Mr. Kothari, who is an unpaid expert serving in an independent personal capacity, highlighted that forced evictions and displacements occur due to different reasons and are “taking place in countries world wide, ranging from democratic to authoritarian States.”
He also cited so-called development-based evictions, which include those that are often planned or done under the pretext of serving the “public-good,” such as large-scale infrastructure or other development projects.
“Most of these ‘development-based’ evictions have one or several common features that contravene recognized human rights standards…I call on all actors at the World Urban Forum to unequivocally oppose forced evictions as a means of achieving ‘development.’”

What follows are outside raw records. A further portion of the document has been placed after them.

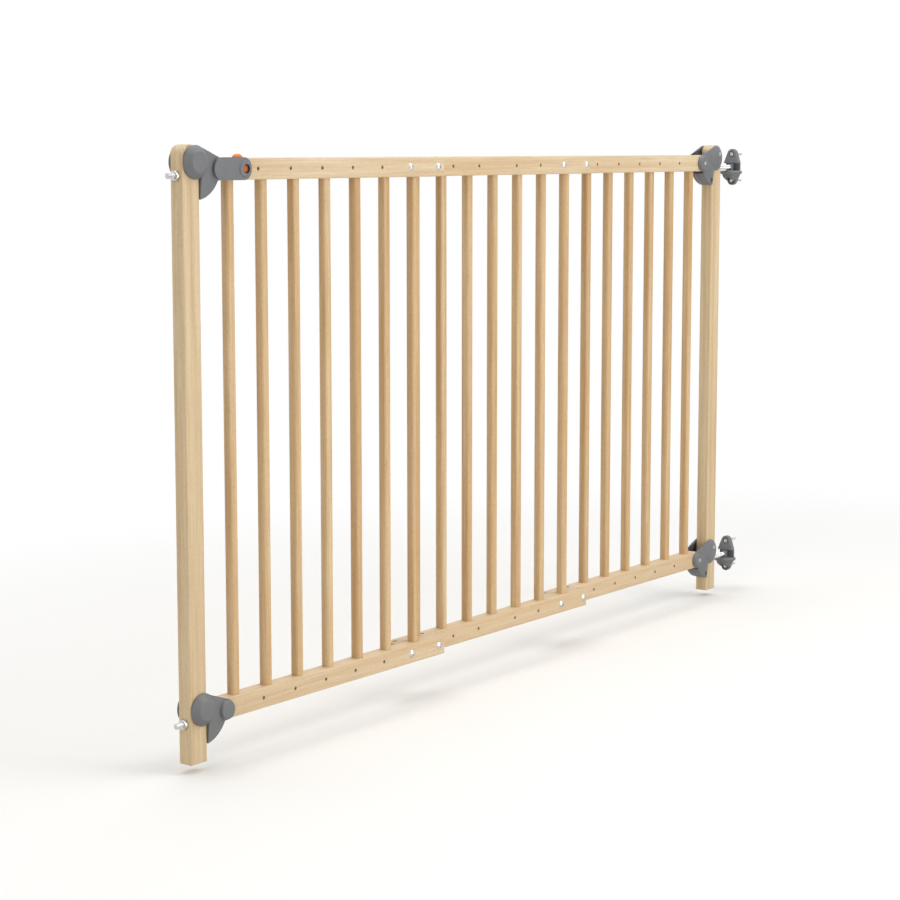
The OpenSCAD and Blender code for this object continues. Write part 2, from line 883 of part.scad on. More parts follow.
// Push button: a dome, a round stem and a wedge blade that draws the pin back.
module release_button() {
    top = rail_h / 2;
    dome_h = button_rise - 1.5;
    ball_r = (button_d * button_d / 4 + dome_h * dome_h) / (2 * dome_h);
    stem_end = pin_d / 2 + button_travel + gap;
    color("chocolate") at_lock() {
        intersection() {
            translate([0, 0, top + button_rise - ball_r]) sphere(r = ball_r);
            translate([0, 0, top]) cylinder(d = button_d, h = button_rise);
        }
        translate([0, 0, top - 0.5]) cylinder(d = button_d, h = 2);
        translate([0, 0, stem_end]) cylinder(d = stem_d, h = top - stem_end);
        intersection() {
            translate([0, 0, stem_foot]) cylinder(d = stem_d, h = stem_end - stem_foot);
            along_x(-blade_w / 2, blade_w / 2) polygon([
                [blade_front, stem_foot],
                [wedge_y + wedge_slope * stem_foot, stem_foot],
                [wedge_y + wedge_slope * stem_end, stem_end],
                [blade_front, stem_end]
            ]);
        }
    }
}

// Lock pin: a round bar with a slot for the button's blade.
module lock_pin() {
    r = pin_d / 2;
    slot_front = blade_front - pin_travel - gap;
    slot_back = wedge_y + gap;
    color("chocolate") at_lock() difference() {
        union() {
            y_rod(0, 0, r, -rail_t / 2 - pin_reach + 1, pin_back);
            translate([0, -rail_t / 2 - pin_reach + 1, 0]) rotate([90, 0, 0]) cylinder(r1 = r, r2 = r - 1.5, h = 1);
        }
        along_x(-blade_w / 2 - gap, blade_w / 2 + gap) polygon([
            [slot_front, -r - past],
            [slot_back - wedge_slope * (r + past), -r - past],
            [slot_back + wedge_slope * (r + past), r + past],
            [slot_front, r + past]
        ]);
    }
}

// Coil spring under the button's stem.
spring_wire_d = 0.6;
spring_turns = 3;
spring_mean_r = 2.4;

module button_spring() {
    sides = 6;
    per_turn = 14;
    rings = spring_turns * per_turn;
    low = spring_floor + spring_wire_d / 2;
    high = stem_foot - spring_wire_d / 2;
    function centre(i) = [
        spring_mean_r * cos(360 * i / per_turn),
        spring_mean_r * sin(360 * i / per_turn),
        low + (high - low) * i / rings
    ];
    function ring_point(i, k) = centre(i) + spring_wire_d / 2 * [
        cos(360 * i / per_turn) * cos(360 * k / sides),
        sin(360 * i / per_turn) * cos(360 * k / sides),
        sin(360 * k / sides)
    ];
    points = [for (i = [0:rings], k = [0:sides - 1]) ring_point(i, k)];
    walls = [for (i = [0:rings - 1], k = [0:sides - 1]) [
        i * sides + k, i * sides + (k + 1) % sides,
        (i + 1) * sides + (k + 1) % sides, (i + 1) * sides + k
    ]];
    first = [for (k = [sides - 1:-1:0]) k];
    last = [for (k = [0:sides - 1]) rings * sides + k];
    color("silver") at_lock() polyhedron(points, concat([first, last], walls));
}

// ---------- wall brackets ----------

shelf_top = -5.9;
window_top = 6.8;
window_bottom = -5.4;
bracket_lower_r = bracket_lobe_r - 0.5;
screw_zs = [-bracket_screw_pitch / 2, bracket_screw_pitch / 2];
barrel_top = window_top - 0.6;
barrel_bottom = -15.5;
shelf_bottom = shelf_top - shelf_t;
recess_r = wall_head_d / 2 + 1.6;
head_seat = bracket_t - 3.5;

// Outline of the back plate in Y and Z: two round lobes joined to a wider waist.
module bracket_outline() {
    waist = [0, (shelf_top + shelf_bottom) / 2];
    tangent_strip([0, screw_zs[1]], bracket_lobe_r, waist, bracket_half_w);
    tangent_strip(waist, bracket_half_w, [0, screw_zs[0]], bracket_lower_r);
    translate([0, screw_zs[1]]) circle(r = bracket_lobe_r);
    translate(waist) circle(r = bracket_half_w);
    translate([0, screw_zs[0]]) circle(r = bracket_lower_r);
}

// Shelf with a rounded nose and the half cone below it that holds the barrel's foot.
module bracket_shelf() {
    nose = shelf_t / 2;
    cone_bottom = screw_zs[0] - bracket_lower_r * 0.5;
    intersection() {
        union() {
            translate([0, 0, shelf_bottom]) cylinder(r = shelf_r - nose, h = shelf_t);
            translate([0, 0, shelf_bottom + nose]) rotate_extrude()
                translate([shelf_r - nose, 0]) circle(r = nose, $fn = 48);
            translate([0, 0, cone_bottom]) cylinder(
                r1 = bracket_lower_r, r2 = shelf_r - nose - 1, h = shelf_bottom - cone_bottom);
        }
        translate([-2 * shelf_r, -2 * shelf_r, -3 * shelf_r]) cube([2 * shelf_r, 4 * shelf_r, 4 * shelf_r]);
    }
}

module wall_bracket(z) {
    color("dimgray") translate([0, 0, z]) difference() {
        union() {
            along_x(-bracket_t, 0) bracket_outline();
            bracket_shelf();
        }
        // Window that leaves the stud free to swing.
        translate([-bracket_t - past, -window_half_w, window_bottom])
            cube([bracket_t + 2 * past, 2 * window_half_w, window_top - window_bottom]);
        // Socket for the barrel.
        translate([-barrel_reach, 0, barrel_bottom - gap])
            cylinder(d = barrel_d + 2 * barrel_play, h = window_top - barrel_bottom + gap);
        // Upper screw: clearance hole and seat.
        x_rod(-bracket_t - past, past, 0, screw_zs[1], wall_screw_d / 2 + room);
        x_rod(-bracket_t - past, -head_seat, 0, screw_zs[1], wall_head_d / 2 + gap);
        // Lower screw: the same behind a deep round recess.
        x_rod(-bracket_t - past, past, 0, screw_zs[0], wall_screw_d / 2 + room);
        x_rod(-shelf_r - past, -head_seat, 0, screw_zs[0], recess_r);
    }
}

module upper_wall_bracket() {
    wall_bracket(high_stud_z);
}

module lower_wall_bracket() {
    wall_bracket(low_stud_z);
}

// Barrels that turn in the brackets' sockets and take the right studs.
module pivot_barrels() {
    spigot_end = -barrel_reach - barrel_d / 2 + spigot_grip;
    color("silver") for (z = stud_zs) difference() {
        translate([-barrel_reach, 0, z + barrel_bottom]) cylinder(d = barrel_d, h = barrel_top - barrel_bottom);
        x_rod(-barrel_reach - barrel_d, spigot_end, 0, z, spigot_d / 2);
    }
}

module wall_screws() {
    head_h = 3;
    neck_r = wall_screw_d * 0.37;
    point_h = 4;
    color("silver") for (z = stud_zs, s = screw_zs) translate([0, 0, z + s]) difference() {
        union() {
            // Plain neck in the bracket, thread in the wall, and a point.
            x_rod(-head_seat, 0, 0, 0, neck_r);
            x_rod(0, wall_screw_len - point_h, 0, 0, wall_screw_d / 2);
            translate([wall_screw_len - point_h, 0, 0]) rotate([0, 90, 0])
                cylinder(r1 = wall_screw_d / 2, r2 = 0.4, h = point_h);
            translate([-head_seat - head_h, 0, 0]) rotate([0, 90, 0])
                cylinder(d1 = wall_head_d - 3, d2 = wall_head_d, h = head_h);
        }
        for (a = [0, 90]) translate([-head_seat - head_h, 0, 0]) rotate([a, 0, 0])
            cube([head_h, wall_head_d * 0.5, wall_head_d * 0.13], center = true);
    }
}

left_top_rail();
left_bottom_rail();
left_slats();
middle_top_rail();
middle_bottom_rail();
middle_slats();
right_top_rail();
right_bottom_rail();
right_slats();
section_bolts();
barrel_nuts();
release_button();
button_spring();
lock_pin();
left_post();
left_studs();
left_stud_nuts();
right_post();
right_studs();
pivot_barrels();
left_upper_link_front();
left_upper_link_rear();
left_upper_link_sleeves();
left_upper_link_screws();
left_lower_link_front();
left_lower_link_rear();
left_lower_link_sleeves();
left_lower_link_screws();
right_upper_link_front();
right_upper_link_rear();
right_upper_link_sleeves();
right_upper_link_screws();
right_lower_link_front();
right_lower_link_rear();
right_lower_link_sleeves();
right_lower_link_screws();
upper_wall_bracket();
lower_wall_bracket();
wall_screws();
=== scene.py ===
# %% [markdown]
# # A wooden safety gate
# This lesson dresses a slatted beech gate. Its sections are bolted together through their
# rails, and grey moulded links hang it between two posts. The frame holds the exact solids.
# The wood, the bolts, the screws and the button keep them and only get their finish here. The
# links, the brackets, the barrels, the studs and the nuts are modelled anew in their places.

# %% Load the frame
import json
import math

import bpy
from mathutils import Matrix, Vector


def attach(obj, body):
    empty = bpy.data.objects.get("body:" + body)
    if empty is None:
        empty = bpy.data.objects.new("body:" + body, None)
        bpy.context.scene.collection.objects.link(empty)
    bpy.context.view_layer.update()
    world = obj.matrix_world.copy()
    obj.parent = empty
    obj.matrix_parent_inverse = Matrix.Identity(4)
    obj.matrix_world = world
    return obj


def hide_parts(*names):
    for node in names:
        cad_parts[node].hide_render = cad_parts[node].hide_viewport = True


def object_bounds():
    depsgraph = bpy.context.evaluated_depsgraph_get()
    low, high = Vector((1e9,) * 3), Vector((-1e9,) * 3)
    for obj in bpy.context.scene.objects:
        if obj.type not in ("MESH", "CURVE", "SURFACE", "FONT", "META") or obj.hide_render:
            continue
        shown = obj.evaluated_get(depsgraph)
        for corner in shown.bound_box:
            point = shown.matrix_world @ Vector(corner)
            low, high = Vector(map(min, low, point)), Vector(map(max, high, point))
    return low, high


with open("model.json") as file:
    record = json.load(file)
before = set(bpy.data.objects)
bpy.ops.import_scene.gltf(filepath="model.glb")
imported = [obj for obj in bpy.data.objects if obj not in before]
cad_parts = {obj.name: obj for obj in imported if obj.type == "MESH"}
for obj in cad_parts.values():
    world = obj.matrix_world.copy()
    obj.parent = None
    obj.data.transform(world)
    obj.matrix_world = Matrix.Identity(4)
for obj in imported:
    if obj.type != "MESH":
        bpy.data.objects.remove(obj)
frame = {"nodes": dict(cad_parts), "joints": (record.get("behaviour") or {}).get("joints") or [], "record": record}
cad_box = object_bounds()
nodes = frame["nodes"]
MM = 0.001


def places(rows):
    """Where the frame's named joints or mounts are, in millimetres."""
    return {row["name"]: [round(v / MM, 3) for v in row["pos_m"]] for row in rows if "pos_m" in row}


joint_at = places(frame["joints"])
mount_at = places(frame["record"]["mounts"])
print("nodes:", len(nodes), "box:", [tuple(round(v, 3) for v in corner) for corner in cad_box])

# %% [markdown]
# ## The camera
# The gate is seen from the front left, from a little above its middle. A long lens keeps
# the slats nearly parallel. The camera is aimed by its heading and its pitch, and a small
# downward shift keeps the gate in the middle of the frame.

# %% Place the camera
eye = Vector((-3.5468, -2.0170, 0.7568))
heading = math.radians(53.018)
pitch = math.radians(-7.130)
bpy.ops.object.camera_add(location=eye, rotation=(math.pi / 2 + pitch, 0, -heading))
camera = bpy.context.object
camera.name = "camera"
camera.data.lens = 87.3
camera.data.sensor_width = 36
camera.data.shift_y = -0.0327
bpy.context.scene.camera = camera
print("camera at", tuple(eye))

# %% [markdown]
# ## Two small helpers for materials
# Colours are picked as sRGB hex values, the way a paint card gives them, but a shader works
# in linear light, so one function turns them. The other adds one node with its settings and
# its links, which keeps each material short enough to read.


# %% Material helpers
def linear(code):
    """Turns an sRGB hex colour into the linear colour that a shader needs."""
    parts = [int(code[i:i + 2], 16) / 255 for i in (1, 3, 5)]
    return tuple(p / 12.92 if p <= 0.04045 else ((p + 0.055) / 1.055) ** 2.4 for p in parts) + (1,)


def add(material, kind, inputs=None, **settings):
    """Adds a node, sets its settings and fills its inputs with values or links."""
    tree = material.node_tree
    made = tree.nodes.new(kind)
    for name, value in settings.items():
        setattr(made, name, value)
    for name, value in (inputs or {}).items():
        if isinstance(value, bpy.types.NodeSocket):
            tree.links.new(value, made.inputs[name])
        else:
            made.inputs[name].default_value = value
    return made


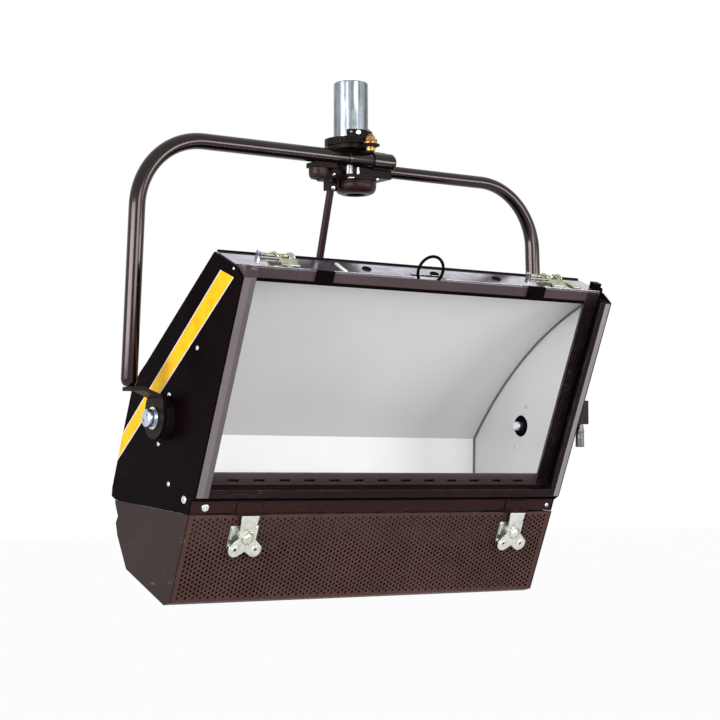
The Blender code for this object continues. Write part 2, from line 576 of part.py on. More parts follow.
def build_clip(spring, name):
    """Spring clip on the top panel. Local origin on its hinge."""
    leaf = [(0.0000, 0.0008), (-0.0140, 0.0085), (-0.0270, 0.0035), (-0.0360, -0.0018), (-0.0375, -0.0008)]
    part(f"top_clip_{name}", "zinc", spring, rod(0.0024, -0.019, 0.019, (0, 0, 0), "X", 14),
         adds=[prism(folded(leaf, 0.0011, -1), -0.017, 0.017)])


def main():
    """Build the whole light."""
    clear_scene()
    build_spigot()
    yoke = empty("yoke_axis", (0, 0, 0))
    build_saddle(yoke)
    build_yoke(yoke)
    build_cups(empty("pan_drive", (*PAN_CUP, 0), yoke), empty("tilt_drive", (*TILT_CUP, 0), yoke))
    drop = ROD_PIN - ROD_TOP
    lean = math.atan2(drop.y, -drop.z)
    build_rod(empty("rod_swing", ROD_TOP, yoke, (lean, 0, 0)))
    head = empty("head_axis", PIVOT, yoke, (TILT, 0, 0))
    build_shell(head)
    build_optics(head)
    build_lug(head)
    build_fittings(head)
    build_side_catch(empty("side_catch", (0.2842, -0.0964, 0.0417), head, (-TILT, 0, 0)))
    door = empty("door_hinge", (0, *HINGE), head)
    build_door(door)
    for x, name in zip(LATCH_X, ("left", "right")):
        build_latch(empty(f"latch_axis_{name}", (x, -HINGE[0], LATCH_W - HINGE[1]), door), name)
    frame = empty("frame_slide", (0, 0, 0), head)
    build_frame(frame, empty("ring_axis", (0, *RING_AXIS), frame))
    for x, name in zip(CLIP_X, ("left", "right")):
        build_clip(empty(f"clip_axis_{name}", (x, -0.0420, 0.2235), head), name)


main()
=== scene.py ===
"""Looks of the hanging soft light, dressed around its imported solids.

Lengths are in metres in the frame of the solids. The head's pieces are made in the head's own frame, with x
across, y to the back and z up its face, and one matrix carries them to their place. Each piece rides on a
body by name. An outline is a list of pairs, and the profile of a turned body a list of radius and height.
"""
from __future__ import annotations

import logging
import math
from collections import Counter
from dataclasses import dataclass, field
from enum import Enum
from functools import cached_property, reduce
from typing import Optional, Sequence, Union

import bmesh
import bpy
from mathutils import Matrix, Vector


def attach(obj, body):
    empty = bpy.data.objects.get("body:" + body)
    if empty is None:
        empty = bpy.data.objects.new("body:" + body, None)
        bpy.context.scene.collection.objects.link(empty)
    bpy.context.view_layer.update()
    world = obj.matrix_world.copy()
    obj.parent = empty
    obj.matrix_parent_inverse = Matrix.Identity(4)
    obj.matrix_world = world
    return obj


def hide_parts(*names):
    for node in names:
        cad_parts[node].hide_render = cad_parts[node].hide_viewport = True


log = logging.getLogger("soft_light")

Pair = tuple[float, float]
Triple = tuple[float, float, float]
Line = Sequence[Pair]
Value = Union["Sock", float, Triple]

# The head's frame at rest, from its tilt and the pivot bolts' middle, and the solids' own frame
TILT = math.radians(23.4)
PIVOT = Vector((0.0, -0.012, -0.44))
HEAD = Matrix.Translation(PIVOT) @ Matrix.Rotation(TILT, 4, "X")
ROW = Matrix.Identity(4)

# Thickness of the panels, and half of the head's width over and between its end plates
SHEET = 0.0012
HALF = 0.275
INNER = 0.2725

FRONT = (0.0, -1.0, 0.0)
SIDES = ((-1, "left"), (1, "right"))
TINY = 1e-6
BRIGHTEST = 0.95


def shade(code: str) -> Triple:
    """Linear colour of a six-digit hex code."""
    values = [int(code[i:i + 2], 16) / 255 for i in (0, 2, 4)]
    return tuple(v / 12.92 if v <= 0.04045 else ((v + 0.055) / 1.055) ** 2.4 for v in values)


def toned(colour: Triple, factor: float, added: float = 0.0) -> Triple:
    """Lighter or darker colour."""
    return tuple(min(c * factor + added, BRIGHTEST) for c in colour)


class Axis(Enum):
    """Direction that an outline is pushed along, as the places of its three values."""

    X = (1, 2, 0)
    Y = (0, 2, 1)
    Z = (0, 1, 2)

    def place(self, a: float, b: float, along: float) -> Vector:
        """Point from two values in the outline and one along the axis."""
        values = dict(zip(self.value, (a, b, along)))
        return Vector([values[i] for i in range(3)])


class Drive(Enum):
    """Recess in a fastener's head."""

    NONE = "none"
    CROSS = "cross"
    HEX = "hex"


@dataclass
class Solid:
    """Points and faces of one closed body, or of several."""

    points: list[Vector] = field(default_factory=list)
    faces: list[tuple[int, ...]] = field(default_factory=list)

    def __add__(self, other: Solid) -> Solid:
        """Both bodies in one."""
        moved = [tuple(i + len(self.points) for i in loop) for loop in other.faces]
        return Solid(self.points + other.points, self.faces + moved)

    def at(self, matrix: Matrix) -> Solid:
        """The body carried by a matrix."""
        return Solid([matrix @ p for p in self.points], self.faces)

    def shifted(self, x: float = 0.0, y: float = 0.0, z: float = 0.0) -> Solid:
        """The body moved along the axes."""
        return self.at(Matrix.Translation((x, y, z)))

    def work(self) -> bmesh.types.BMesh:
        """Open the body for editing.

        Returns:
            An editable mesh with its faces outwards.
        """
        made = bmesh.new()
        corners = [made.verts.new(p) for p in self.points]
        for loop in self.faces:
            made.faces.new([corners[i] for i in loop])
        bmesh.ops.recalc_face_normals(made, faces=made.faces)
        return made

    def eased(self, width: float, limit: float = 30.0) -> Solid:
        """Round the sharp edges.

        Args:
            width: Width of the rounding.
            limit: Smallest angle in degrees that counts as sharp.

        Returns:
            The rounded body.
        """
        made = self.work()
        sharp = [e for e in made.edges
                 if len(e.link_faces) == 2 and e.calc_face_angle(0) > math.radians(limit)]
        bmesh.ops.bevel(made, geom=sharp, offset=width, segments=2, profile=0.5, affect="EDGES",
                        clamp_overlap=True)
        made.verts.index_update()
        solid = Solid([v.co.copy() for v in made.verts],
                      [tuple(v.index for v in f.verts) for f in made.faces])
        made.free()
        return solid

    def mesh(self, name: str) -> bpy.types.Mesh:
        """Turn the body into a mesh with its faces outwards.

        Args:
            name: The mesh's name.

        Returns:
            The mesh.
        """
        made = self.work()
        mesh = bpy.data.meshes.new(name)
        made.to_mesh(mesh)
        made.free()
        return mesh

    def less(self, cutter: Solid) -> Solid:
        """Cut another body out of this one.

        Args:
            cutter: Closed body that is taken away.

        Returns:
            The body with its cut-outs.
        """
        both = [bpy.data.objects.new("cutting", solid.mesh("cutting")) for solid in (self, cutter)]
        for made in both:
            bpy.context.scene.collection.objects.link(made)
        step = both[0].modifiers.new("cut", "BOOLEAN")
        step.operation, step.solver, step.object = "DIFFERENCE", "EXACT", both[1]
        shown = both[0].evaluated_get(bpy.context.evaluated_depsgraph_get())
        result = bpy.data.meshes.new_from_object(shown)
        solid = Solid([v.co.copy() for v in result.vertices], [tuple(p.vertices) for p in result.polygons])
        for made in both:
            bpy.data.objects.remove(made, do_unlink=True)
        return solid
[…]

He said that generally, general rule, forced evictions affect the poorest, most vulnerable and most marginalized sectors of society and intensify inequality and social conflict, contributing to segregation, ghettoization and the creation of “apartheid cities” and rural settlements. “Above all, the impact on those affected can often be characterized as a human tragedy.”
The Special Rapporteur also said that the issue of the “global housing and living conditions crisis” that the world faces should be tackled in the context of achieving the antipoverty Millennium Development Goals (MDGs), “which should serve to focus worldwide efforts in overcoming the critical deficiencies in global development.”
He urged governments “to abide by their international human rights commitments to uphold the human right to adequate housing especially for the millions that continue to be forced to live in inadequate and insecure housing and living conditions.”
Keynote speakers will be addressing the various issues of urban living and the numerous challenges it poses throughout the five days of the meeting, and yesterday the focus was on the urban poor, according to a press release from UN-HABITAT – the agency that aims to achieve sustainable development of human settlements.
“It is now a generally accepted truth of our time that urbanization will throw up one of the biggest challenges,” said Lindiwe Sisulu, South Africa’s housing minister.
“When coupled with poverty it creates the complexity of problems that we seek to unravel today. Within the context of developing continents, the two are inextricably linked. And this is why urban shelter has become such a pressing issue. For nothing defines the reality of the developing world more starkly than through this prism.”